Please help me overcome these feelings of burnout.
November 30, 2010 7:02 AM Subscribe
Please help me with the feelings of burnout.
posted by floweredfish to health & fitness (10 answers total) 12 users marked this as a favorite
I'm really feeling burned out lately and have been struggling with these feelings. Overall, life is great but I'm just struggling with feelings of never having enough time, and just never having enough time to relax...and when I do, that time feels so fleeting and wasted on doing something dumb like watching tv. Am I being a big baby about all of this? Do "normal" adults just suck it up and deal with it? Here's a rundown of my current situation:
- Ended a toxic relationship last winter
- Bought a house in the spring
- Turned 30, spent the summer as single with some very loose "dating" sprinkled in but mostly focused on the house, etc.
- Changed jobs in June (which resulted in having to buy a new car)
- Am a marathon runner; did 3 fall marathons, am now "taking it easy"
- New job has me traveling some but my workload is ridiculous. My boss understands this though and we are in the process of hiring more people for the workload.

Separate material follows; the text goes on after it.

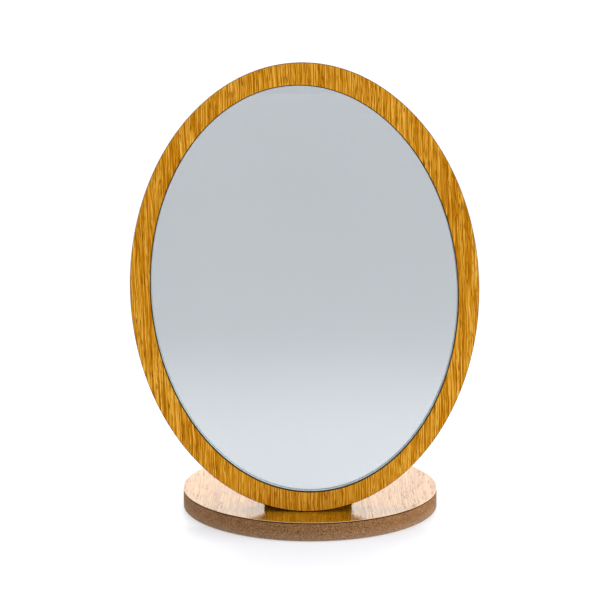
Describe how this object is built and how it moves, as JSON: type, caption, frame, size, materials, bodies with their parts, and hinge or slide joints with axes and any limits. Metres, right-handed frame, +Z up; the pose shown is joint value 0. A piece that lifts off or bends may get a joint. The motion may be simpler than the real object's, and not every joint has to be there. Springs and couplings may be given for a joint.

- New relationship in past few months, things are going well, we're happy and taking things slowish.
See? Things are great and I shouldn't feel like this! I was seeing a therapist but stopped per her recommendation in June (she said that I was doing well). I would like to go back, but ideally, would like to try non-therapy first due to being pressed for time and I don't think my current health insurance would cover it. I just feel like I'm fighting mental exhaustion all at once lately and am trying to figure out a way to deal with it, or better yet, overcome it. Help? Exercise has always been a major outlet for me, but I'm also a little tired from my fall marathons. I know it's all a lot of change at once too, but I'm also used to things moving quickly. I've been trying to be easy on myself through all of this, but I feel like I'm at the point of enough being enough and something needs to be done to overcome it all and feel like a normal person.